# Ambrosia maple coffee table slab



## brown down (Mar 2, 2010)

my best friend is having his first child and was a little afraid of the sharp edges that were on this piece. and when i say sharp they were sharp! so we took my sawzall to it and this is what we got. I regret not taking any pictures of the before. The guy who did this did not know how or didn't have the material to make the grain pop the way nature intended it to lol. I put about 1/2 qt of boiled linseed oil on it and in soaked it up like a paper towel so i can't imagine how much more it will take! we are going to finish this off with a high gloss polyurethane so it is nice and waterproof and makes that grain pop even more


----------



## bobd (Apr 1, 2010)

*Wow!*

That is one beautiful piece of wood. What are it's dimensions? Bob


----------



## Kenbo (Sep 16, 2008)

Man, I'm droolin' over here. That is an awesome looking piece of furniture. Great job. The grain is absolutely unbelievable. Thanks for sharing this one.


----------



## H. A. S. (Sep 23, 2010)

Damn, that is beautimous! I don't think I would put any kind of poly on it, though. Just keep her oiled up every now and then.


----------



## JMC'sLT30 (Oct 26, 2010)

:thumbsup:They took my word so just FANTABULOUS:thumbsup:


----------



## ACP (Jan 24, 2009)

Whatever it looked like before, I like your mods on it. Beautiful wood.


----------



## 6SpeedSD (Jan 21, 2011)

Some of the most beautiful things you will ever see are only found in nature! One gorgeous piece of wood!


----------



## jaxonquad (Jan 26, 2011)

Beautiful piece of wood! I really like the wedged through tenons.
Great work.
Wayne


----------



## brown down (Mar 2, 2010)

hahaha thanks guys my buddy and i had to wipe some drool off our chins after taking that old finish off. . I knew what he had when he brought it over the house, just didn't know it was this nice of a piece. an old girlfriend of his, Grandfather made it, and has soon past. from what he told me the grandfather was way into woodworking. I can't get over how big this tree must have been, i told him we are going to sit down with some beers and get to countin!:blink: i want to know how old this tree was!
the dimensions on this are 22 wide and 5' long


----------



## sanchez (Feb 18, 2010)

Beautiful slab there!


----------



## NorCal Scot (Dec 31, 2010)

Dang, that is some SEXY work there!


----------



## midcent' dave (Dec 20, 2010)

JorgeG said:


> Ok, I am going to be the dissenting voice her, such a beautiful slab of wood and the guy sticks four square legs underneath it? IMO this really needed some thought on the leg design to make it truly special.


+1

Glad you said it first. That was my first thought. Definitely takes away from that great slab.


----------



## Texas Sawduster (Apr 27, 2009)

*Incredible !!!*

The handy work of God's creation never ceases to amaze me. 

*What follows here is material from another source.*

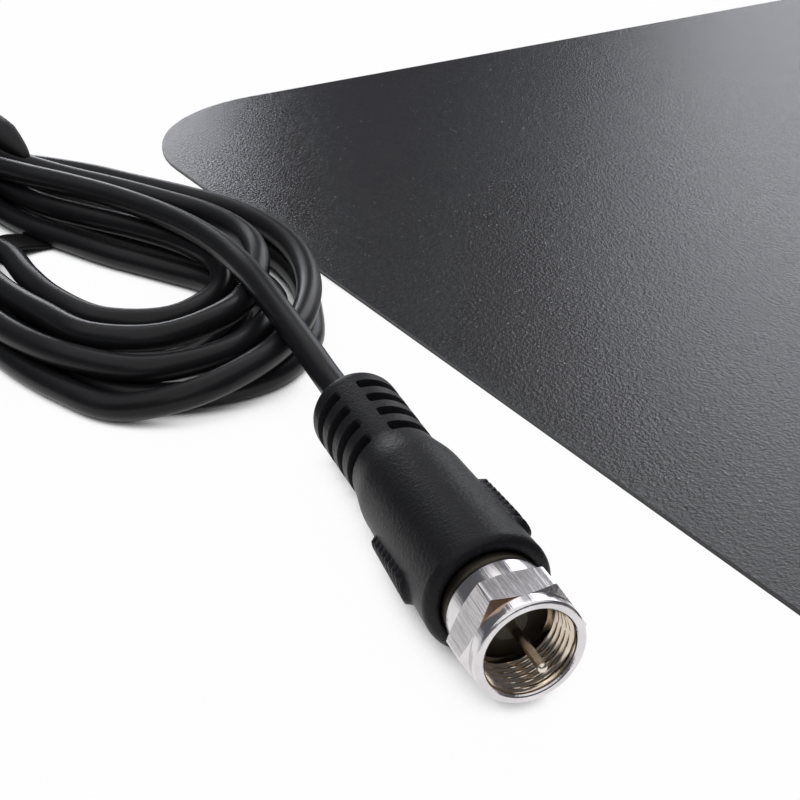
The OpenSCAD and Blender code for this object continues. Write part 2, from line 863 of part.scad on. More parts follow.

Thanks for sharing the great pics and of your great craftsmanship. :thumbsup:


----------



## brown down (Mar 2, 2010)

JorgeG said:


> Ok, I am going to be the dissenting voice here, such a beautiful slab of wood and the guy sticks four square legs underneath it? IMO this really needed some thought on the leg design to make it truly special.


i thought the same thing. I am making a similar piece out of cherry and it is now on stand by because i have builders block. I think i know what i want but i want to be sure. i think something with a cleaned up stump would have looked absolutely awesome but he drilled those threw tenons so you can't do anything about it now. he also used some sort of blueish green glue that really showed up once sanded and oiled. its on the underside where the legs meet the table and it looks like caulk i have never seen anything like it before? you can barely see it in one of the photos. I love rustic furniture, you just can't intertwine them together they just don't work well together, or maybe its me.


----------